Chris Collins has things pretty much under control these days. The Republican county executive is gearing up to run for a second term, has gazillions in donations to fund the campaign and even more gazillions in his bank account should he need it.

In fact, things are going so well for Collins that he's about to morph into the most powerful executive in Erie County history following last fall's vote to downsize the Erie County Legislature.

Stephen Paskey, an attorney and lecturer at the University at Buffalo Law School, has analyzed how downsizing will now fortify the county executive's veto power. He says it all boils down to "simple math."

"Under the County Charter, a vote by two-thirds of the Legislature is required to override a veto," Paskey writes. "Fifteen can be evenly divided by three. With a 15-member Legislature, exactly 10 votes are required.

"By contrast, 11 cannot be evenly divided by three: two-thirds of eleven is 7.33," he continues. "With an 11-member Legislature, a vote by seven members will not be enough to override a veto. Instead, approval by eight of the 11 legislators will be needed. That amounts to 72.73 percent of the Legislature, a number that is nearly equal to three-quarters and substantially higher than two-thirds."

Seven votes, he argues, is still less than two-thirds. Paskey thinks Erie County voters got hoodwinked.

"The downsizing proposal was presented to voters as a law that would reduce the size of the Legislature, and nothing more," he says. "It was not presented as a law that will increase the power of the county executive at the Legislature's expense, but that is precisely what will happen."

Paskey believes the whole concept could be unconstitutional, since it changes the balance of power in a way that contradicts the County Charter.

So we posed this conundrum to Peter Galie, the Canisius College political science professor and resident guru in all things constitutional. What say you, O Champion of the Charter?

Galie does not dispute the math. He does question if a court would address the situation.

"The charter writers may have preferred that to a Legislature that's too large," he said. "These are not sufficient grounds for the courts to step in and say it's a violation of the charter. But the de facto consequences are unquestionable and they are real.

"It's certainly worth writing an article about," he added.


*Appointments by Gov. Andrew M. Cuomo are not exactly cascading out of his new administration. But there is a reason for the slow pace as the new governor and his staff evaluate what departments will stay, which will go, and which could be consolidated. But the new governor's staff says it will all sort itself out.
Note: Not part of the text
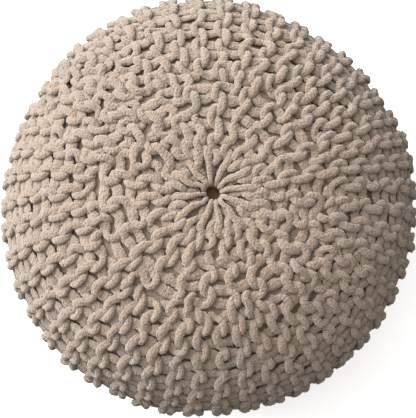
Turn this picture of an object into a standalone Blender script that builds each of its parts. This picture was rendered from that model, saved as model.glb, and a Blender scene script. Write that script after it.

"We are restructuring, redesigning and consolidating various agencies," said Cuomo spokesman Josh Vlasto, "and that must obviously be done before we fill any positions because you can't fill a position that doesn't exist."
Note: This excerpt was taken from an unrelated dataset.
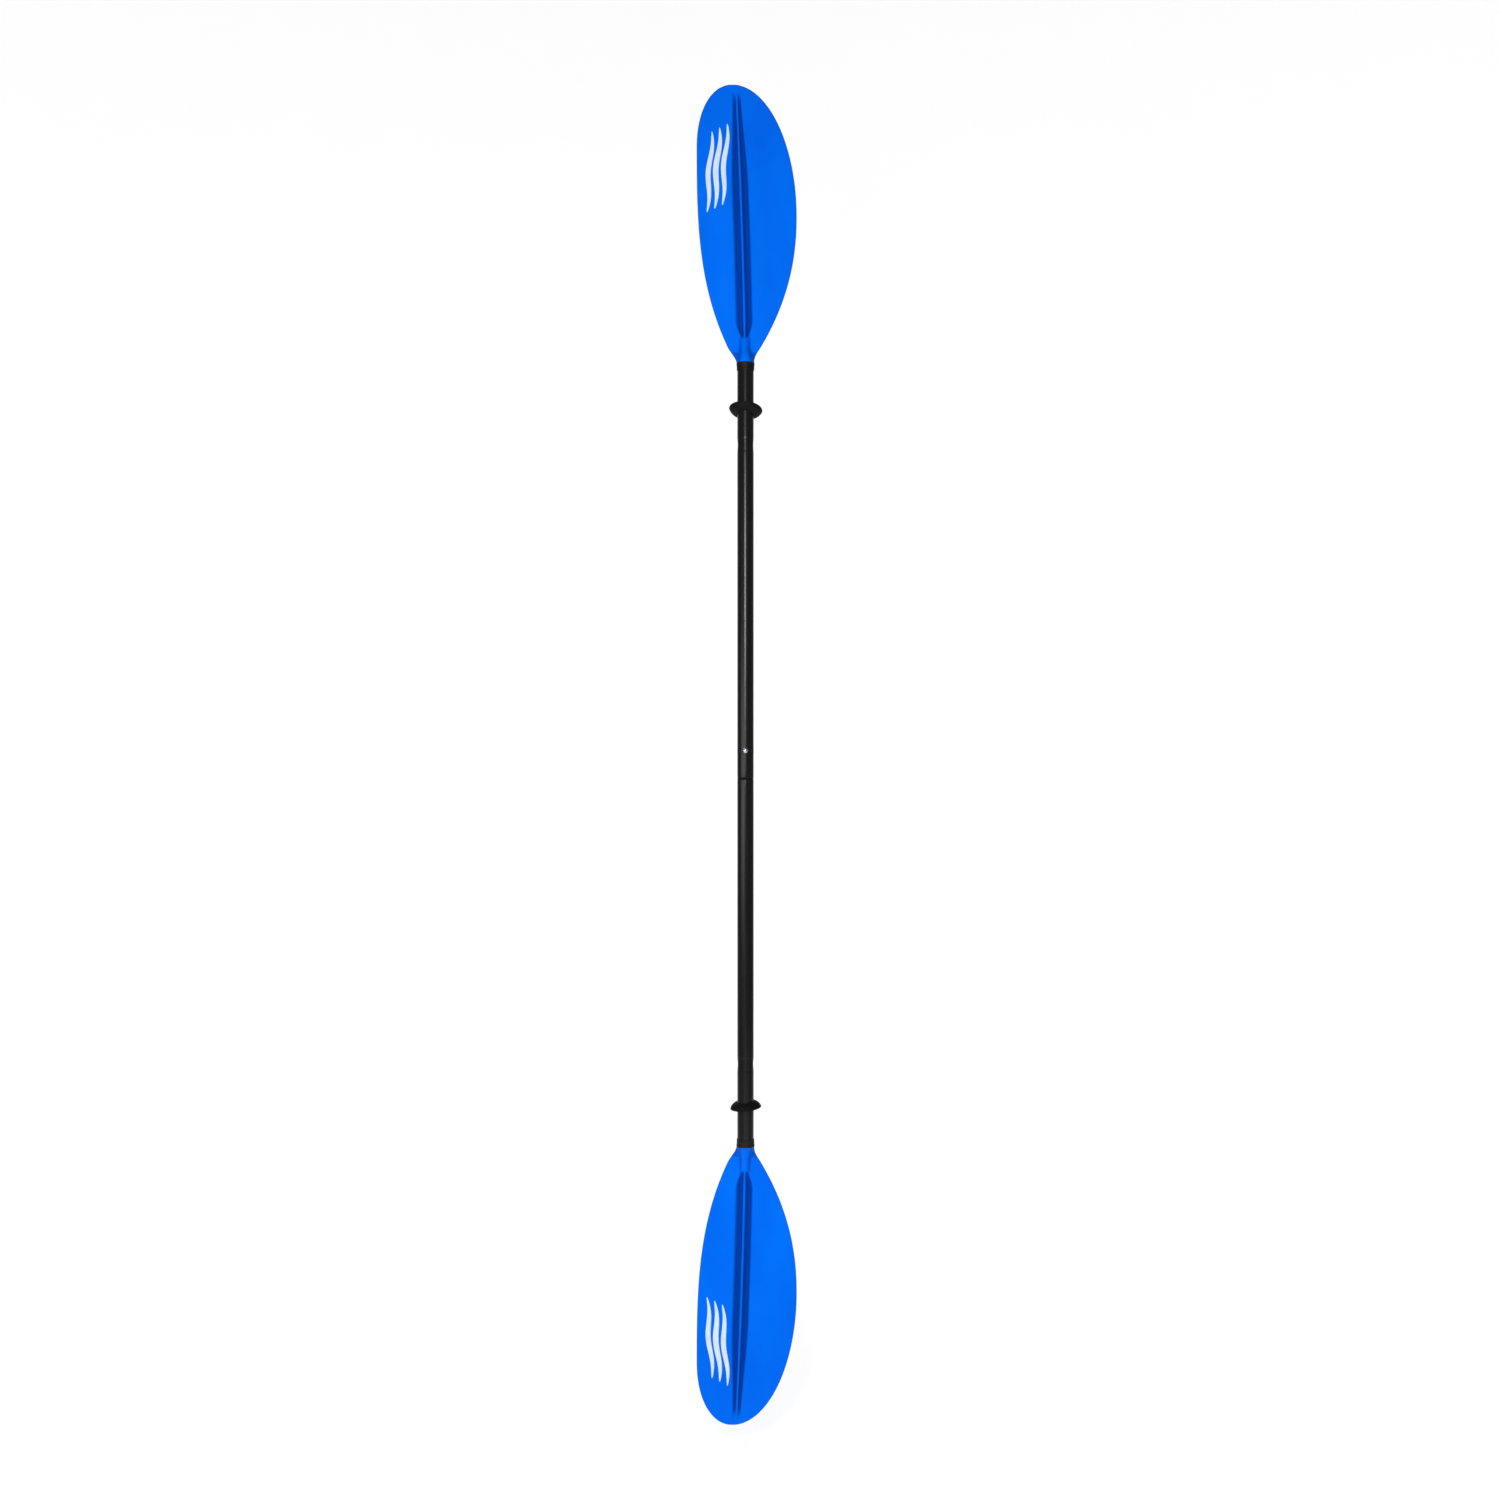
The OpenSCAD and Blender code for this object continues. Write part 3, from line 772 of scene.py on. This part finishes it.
upper_tube = move(tube("upper_tube_skin", UPPER_LEN), at_height(UPPER_END))
for turn_by in (-FEATHER, 0, FEATHER):
    cut(upper_tube, hole_cutter(HOLE_R, turn_by, BUTTON_Z))
shade(upper_tube, 35)
piece(upper_tube, "upper_half", ["upper_tube"])
lower_tube = move(tube("lower_tube_skin", LOWER_LEN), at_height(LIP_R) @ MIRROR_Z)
piece(lower_tube, "lower_half", ["lower_tube"])

piece(move(collar("upper_collar_skin", COLLAR_UP_PAINTED_DARK), upper_place),
      "upper_half", ["upper_collar"])
piece(move(collar("lower_collar_skin", COLLAR_LO_PAINTED_LIGHT), lower_place),
      "lower_half", ["lower_collar"])

upper_ring = drip_ring("upper_drip_ring_skin", UPPER_RING_R, UPPER_LEAN, RING_ROLL)
piece(move(upper_ring, at_height(UPPER_NECK - UPPER_RING_FROM_NECK)),
      "upper_ring", ["upper_drip_ring"])
lower_ring = drip_ring("lower_drip_ring_skin", LOWER_RING_R, LOWER_LEAN, RING_ROLL)
piece(move(lower_ring, at_height(LOWER_NECK + LOWER_RING_FROM_NECK) @ MIRROR_Z),
      "lower_ring", ["lower_drip_ring"])

piece(joint_ring("joint_ring_skin"), "seam_ring", ["joint_ring"])
piece(ferrule("ferrule_skin"), "lower_half", ["ferrule"])
piece(snap_button("snap_button_skin"), "button", ["snap_button"])
spring = button_spring("button_spring_skin")
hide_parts("button_spring")
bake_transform(spring)

for node, material in (("upper_tang_seal", SEAL), ("lower_tang_seal", SEAL),
                       ("upper_foam_plug", FOAM), ("lower_foam_plug", FOAM)):
    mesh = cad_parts[node].data
    mesh.materials.clear()
    mesh.materials.append(material)


# ---------------------------------------------------------------- floor and backdrop
def stage_bowl():
    """A pale round floor that sweeps up into a wall all the way round"""
    floor_z, radius, cove, wall = -1.13, 4.6, 1.2, 5.0
    profile = [(0.001, floor_z)] + [(radius * k / 12, floor_z) for k in range(1, 13)]
    profile += [
        (radius + cove * math.sin(a), floor_z + cove * (1 - math.cos(a)))
        for a in np.linspace(0, math.pi / 2, 13)[1:]
    ]
    profile += [(radius + cove, floor_z + cove + wall * k / 4) for k in range(1, 5)]
    steps = 96
    a = np.arange(steps) * 2 * math.pi / steps
    rings = [np.stack([r * np.cos(a), r * np.sin(a), np.full(steps, z)], axis=1) / MM
             for r, z in profile]
    points, faces = skin(rings, closed_ends=False)
    faces = [f[::-1] for f in faces]
    mesh_object("studio", points, faces, studio_paint(), smooth_angle=60)


# The glow fills what stands behind the object and is faint at the sides and in front of it
BACK_GLOW, SIDE_GLOW = 0.82, 0.05


def studio_paint():
    n = Nodes("studio_paint")
    colour = n.blend(n.noise(3, detail=2), (0.44, 0.44, 0.442), (0.47, 0.47, 0.47))
    split = n.add("ShaderNodeSeparateXYZ")
    n.link(n.place, split.inputs["Vector"])
    aside = n.add("ShaderNodeMath", operation="ABSOLUTE")
    n.link(split.outputs["X"], aside.inputs[0])
    inward = n.add("ShaderNodeMath", operation="MULTIPLY_ADD")
    n.link(split.outputs["Y"], inward.inputs[0])
    inward.inputs[1].default_value, inward.inputs[2].default_value = 0.5, 1.9
    room = n.sum(inward.outputs[0], aside.outputs[0], -1.0)
    glow = n.spread(room, SIDE_GLOW, BACK_GLOW, -0.9, 0.5)
    n.shader.inputs["Emission Color"].default_value = (1, 1, 1, 1)
    n.link(glow, n.shader.inputs["Emission Strength"])
    return n.finish(colour, n.spread(n.noise(20), 0.85, 0.95), Specular_IOR_Level=0.1)


stage_bowl()


# ---------------------------------------------------------------- light
def softbox(name, place, aim, size, radiance, grid=None):
    """An area light at place, turned to aim. radiance is its brightness seen face on, and grid
    is the angle that a grid over it lets the light fan out in."""
    data = bpy.data.lights.new(name, "AREA")
    data.shape, data.size, data.size_y = "RECTANGLE", size[0], size[1]
    data.energy = radiance * math.pi * size[0] * size[1]
    if grid:
        half = math.radians(grid) / 2
        data.spread = 2 * half
        data.energy *= 1 - half / math.tan(half)
    obj = bpy.data.objects.new(name, data)
    bpy.context.scene.collection.objects.link(obj)
    obj.location = place
    obj.rotation_euler = (Vector(aim) - Vector(place)).to_track_quat("-Z", "Y").to_euler()
    obj.visible_camera = False


softbox("key", (-0.17, -2.05, 0.52), (0, 0, 0.33), (0.22, 0.5), 66)
softbox("broad", (-0.95, -1.8, -0.05), (0, 0, 0), (1.1, 0.55), 4.8, grid=100)
softbox("side", (-2.0, -1.5, 0.0), (0, 0, 0), (1.0, 0.6), 3.4, grid=100)
softbox("top", (0.2, -1.9, 1.9), (0, 0, 0.8), (1.8, 0.8), 0.6)
softbox("low", (0.2, -1.3, -0.98), (0, 0, -0.75), (1.8, 0.4), 0.5)

world = bpy.data.worlds.new("studio_air")
world.use_nodes = True
air = next(n for n in world.node_tree.nodes if n.type == "BACKGROUND")
air.inputs["Color"].default_value = (1, 1, 1, 1)
air.inputs["Strength"].default_value = 0.12
bpy.context.scene.world = world
bpy.context.scene.view_settings.view_transform = "Standard"

# ---------------------------------------------------------------- camera
CAMERA_DISTANCE = 3.0
camera_data = bpy.data.cameras.new("camera")
camera_data.lens = 42.33
camera_data.sensor_width = 36
camera_data.clip_start, camera_data.clip_end = 0.05, 60
camera = bpy.data.objects.new("camera", camera_data)
bpy.context.scene.collection.objects.link(camera)
camera.location = (0.00765, -CAMERA_DISTANCE, 0.051)
camera.rotation_euler = (math.radians(90), 0, 0)
bpy.context.scene.camera = camera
*Depew's Donna Luh, vice chairwoman of the Thruway Authority who is mounting a mini-campaign to become new chairman, may be running into obstacles.

Albany sources close to the situation say the new administration may seek someone with more experience in engineering, operations and capital -- especially with major projects like reconstruction of the Tappan Zee Bridge on the drawing board. Some names mentioned include Nancy Carey, daughter of former Gov. Hugh Carey and a former board member; John Shafer, a former executive director of the Thruway Authority; and Leonard DePrima, former Buffalo division engineer and later deputy executive director of the authority.